Kemudian diberikan kesempatan lagi dengan mendapat undian jalan-jalan ke Wonogiri, Malang, Klaten dan Kebumen. Disini juga pertama kalinya saya merasakan naik pesawat dan jalan-jalan kedaerah yang jauh dari planet Bekasi tanpa orang tua.
Dari perjalanan tersebut saya mendapat banyak pembelajaran dan biaya pembelajaran.
Maksudnya ketika saya tidak tahu bagaimana cara naik pesawat, berkat perjalanan tersebut saya jadi punya pembelajaran, kalau di bandara sebelum naik pesawat harus gimana. Kemudian biaya pembelajaran, saat perjalanan saya dari Malang – Batu naik ojek pangkalan dengan harga ratusan ribu. Yang padahal kalau naik gojek hanya puluhan ribu.
Dan sekarang saya harus memanfaatkan dan menggunakan paspor yang sudah dibantu buatkan dengan disubsidi Excellent untuk pergi keluar negeri.

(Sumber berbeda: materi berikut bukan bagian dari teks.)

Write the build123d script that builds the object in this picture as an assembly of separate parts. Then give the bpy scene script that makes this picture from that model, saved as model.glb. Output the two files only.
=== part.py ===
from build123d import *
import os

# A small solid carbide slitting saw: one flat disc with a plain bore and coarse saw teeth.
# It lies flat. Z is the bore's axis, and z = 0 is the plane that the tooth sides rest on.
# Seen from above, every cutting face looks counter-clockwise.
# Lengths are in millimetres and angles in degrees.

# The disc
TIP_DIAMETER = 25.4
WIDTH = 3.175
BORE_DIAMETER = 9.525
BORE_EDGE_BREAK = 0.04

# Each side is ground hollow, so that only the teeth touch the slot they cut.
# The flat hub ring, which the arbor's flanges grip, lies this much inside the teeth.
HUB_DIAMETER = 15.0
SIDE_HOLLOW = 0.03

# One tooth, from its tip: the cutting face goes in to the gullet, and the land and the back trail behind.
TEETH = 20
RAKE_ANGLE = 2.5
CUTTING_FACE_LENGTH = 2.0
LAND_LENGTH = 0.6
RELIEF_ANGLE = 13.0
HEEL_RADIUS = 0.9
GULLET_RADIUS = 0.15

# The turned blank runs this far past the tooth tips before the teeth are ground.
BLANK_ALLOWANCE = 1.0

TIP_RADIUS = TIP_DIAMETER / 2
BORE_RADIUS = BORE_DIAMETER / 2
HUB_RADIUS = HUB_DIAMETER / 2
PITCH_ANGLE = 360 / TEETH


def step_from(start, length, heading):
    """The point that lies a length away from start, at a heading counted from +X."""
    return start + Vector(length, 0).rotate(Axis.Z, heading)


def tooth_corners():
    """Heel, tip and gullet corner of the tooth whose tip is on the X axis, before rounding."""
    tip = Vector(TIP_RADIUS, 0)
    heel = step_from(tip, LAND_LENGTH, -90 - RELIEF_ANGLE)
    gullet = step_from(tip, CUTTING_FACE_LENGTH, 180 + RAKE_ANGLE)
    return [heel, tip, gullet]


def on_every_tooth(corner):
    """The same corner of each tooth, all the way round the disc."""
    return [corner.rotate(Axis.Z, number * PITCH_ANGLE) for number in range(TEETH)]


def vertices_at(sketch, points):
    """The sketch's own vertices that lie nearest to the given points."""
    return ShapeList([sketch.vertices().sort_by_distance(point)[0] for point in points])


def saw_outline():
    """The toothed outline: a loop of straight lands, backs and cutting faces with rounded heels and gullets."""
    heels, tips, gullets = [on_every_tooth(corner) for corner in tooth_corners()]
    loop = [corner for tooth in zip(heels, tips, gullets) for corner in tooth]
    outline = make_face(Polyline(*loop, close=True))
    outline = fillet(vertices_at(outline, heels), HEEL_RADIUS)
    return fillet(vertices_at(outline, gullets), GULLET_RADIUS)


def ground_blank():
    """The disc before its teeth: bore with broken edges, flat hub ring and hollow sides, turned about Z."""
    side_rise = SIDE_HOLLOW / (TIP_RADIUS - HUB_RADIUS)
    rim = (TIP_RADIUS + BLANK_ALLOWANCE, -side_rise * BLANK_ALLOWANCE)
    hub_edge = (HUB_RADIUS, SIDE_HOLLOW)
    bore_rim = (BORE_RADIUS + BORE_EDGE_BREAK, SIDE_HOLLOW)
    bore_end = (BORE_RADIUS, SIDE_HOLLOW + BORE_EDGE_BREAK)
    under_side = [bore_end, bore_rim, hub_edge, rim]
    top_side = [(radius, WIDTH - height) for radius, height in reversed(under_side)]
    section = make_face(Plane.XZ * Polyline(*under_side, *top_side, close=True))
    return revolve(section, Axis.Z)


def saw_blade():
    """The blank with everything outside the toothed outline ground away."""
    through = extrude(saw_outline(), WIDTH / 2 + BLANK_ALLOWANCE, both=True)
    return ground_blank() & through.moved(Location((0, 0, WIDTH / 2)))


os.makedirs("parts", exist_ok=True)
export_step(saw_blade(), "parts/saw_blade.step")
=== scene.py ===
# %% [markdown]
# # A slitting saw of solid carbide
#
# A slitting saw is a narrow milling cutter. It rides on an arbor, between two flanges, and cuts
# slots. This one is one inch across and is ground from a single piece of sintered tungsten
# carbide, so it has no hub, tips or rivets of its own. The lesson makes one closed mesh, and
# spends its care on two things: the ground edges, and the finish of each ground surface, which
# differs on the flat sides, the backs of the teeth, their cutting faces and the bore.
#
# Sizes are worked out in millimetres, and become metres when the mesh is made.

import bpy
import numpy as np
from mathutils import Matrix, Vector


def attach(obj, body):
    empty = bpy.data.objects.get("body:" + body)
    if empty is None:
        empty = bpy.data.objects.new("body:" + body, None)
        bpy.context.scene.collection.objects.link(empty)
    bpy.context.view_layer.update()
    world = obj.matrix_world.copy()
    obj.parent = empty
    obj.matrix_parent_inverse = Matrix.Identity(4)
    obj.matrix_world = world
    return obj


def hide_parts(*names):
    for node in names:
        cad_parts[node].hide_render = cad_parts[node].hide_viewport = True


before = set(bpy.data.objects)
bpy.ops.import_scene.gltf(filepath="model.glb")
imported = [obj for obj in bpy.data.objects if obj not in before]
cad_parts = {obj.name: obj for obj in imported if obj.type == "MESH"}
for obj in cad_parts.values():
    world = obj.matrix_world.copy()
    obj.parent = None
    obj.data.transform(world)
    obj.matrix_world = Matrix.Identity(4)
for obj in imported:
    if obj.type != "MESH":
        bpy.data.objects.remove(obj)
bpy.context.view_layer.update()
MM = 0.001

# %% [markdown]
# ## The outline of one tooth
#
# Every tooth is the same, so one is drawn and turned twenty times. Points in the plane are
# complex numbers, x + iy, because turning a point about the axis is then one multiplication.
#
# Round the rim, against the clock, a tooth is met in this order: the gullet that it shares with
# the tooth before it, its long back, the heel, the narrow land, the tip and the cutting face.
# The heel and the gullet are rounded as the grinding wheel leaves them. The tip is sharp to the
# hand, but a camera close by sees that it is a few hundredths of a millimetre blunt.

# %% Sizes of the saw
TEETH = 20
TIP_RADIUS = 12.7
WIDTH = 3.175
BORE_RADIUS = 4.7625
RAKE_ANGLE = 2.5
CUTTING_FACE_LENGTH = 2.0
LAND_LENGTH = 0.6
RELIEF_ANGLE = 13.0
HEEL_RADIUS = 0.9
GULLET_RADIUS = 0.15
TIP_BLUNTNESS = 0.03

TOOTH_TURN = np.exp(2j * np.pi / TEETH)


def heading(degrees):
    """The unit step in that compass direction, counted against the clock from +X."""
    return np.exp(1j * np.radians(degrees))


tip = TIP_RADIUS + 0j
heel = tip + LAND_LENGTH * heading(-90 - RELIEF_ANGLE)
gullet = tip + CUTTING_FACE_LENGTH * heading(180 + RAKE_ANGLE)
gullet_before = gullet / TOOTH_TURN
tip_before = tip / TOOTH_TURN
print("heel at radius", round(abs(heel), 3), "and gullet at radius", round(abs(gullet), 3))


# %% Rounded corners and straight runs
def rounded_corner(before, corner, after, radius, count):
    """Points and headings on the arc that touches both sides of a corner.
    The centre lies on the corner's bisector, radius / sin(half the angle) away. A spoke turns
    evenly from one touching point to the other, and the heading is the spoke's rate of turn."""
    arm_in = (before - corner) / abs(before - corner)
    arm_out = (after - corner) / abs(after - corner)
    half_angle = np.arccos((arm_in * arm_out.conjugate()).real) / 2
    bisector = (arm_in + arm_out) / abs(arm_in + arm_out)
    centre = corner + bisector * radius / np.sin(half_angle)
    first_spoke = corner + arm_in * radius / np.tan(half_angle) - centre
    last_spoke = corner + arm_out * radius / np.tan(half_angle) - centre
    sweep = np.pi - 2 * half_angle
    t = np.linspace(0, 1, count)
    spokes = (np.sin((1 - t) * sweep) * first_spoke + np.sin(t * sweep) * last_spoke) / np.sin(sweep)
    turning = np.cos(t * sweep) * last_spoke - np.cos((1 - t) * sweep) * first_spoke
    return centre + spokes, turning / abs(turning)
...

Paspor adalah tiket untuk melihat dunia. -Prof. Renald Kasali
Dan disini juga pertama kalinya saya pergi keluar Pulau Jawa.
Semua itu berjalan mengalir. Di 2017, saya punya paspor dan debit Jenius. Di 2018, saya punya tiket keluar negeri. Serta pembelajaran yang saya dapatkan berkat perjalanan keluar kota itu, bahwa saya harus berani. Dan di 2019, tahun ini saya melakukan perjalanan yang sebenarnya sudah disiapkan dua tahun sebelumnya.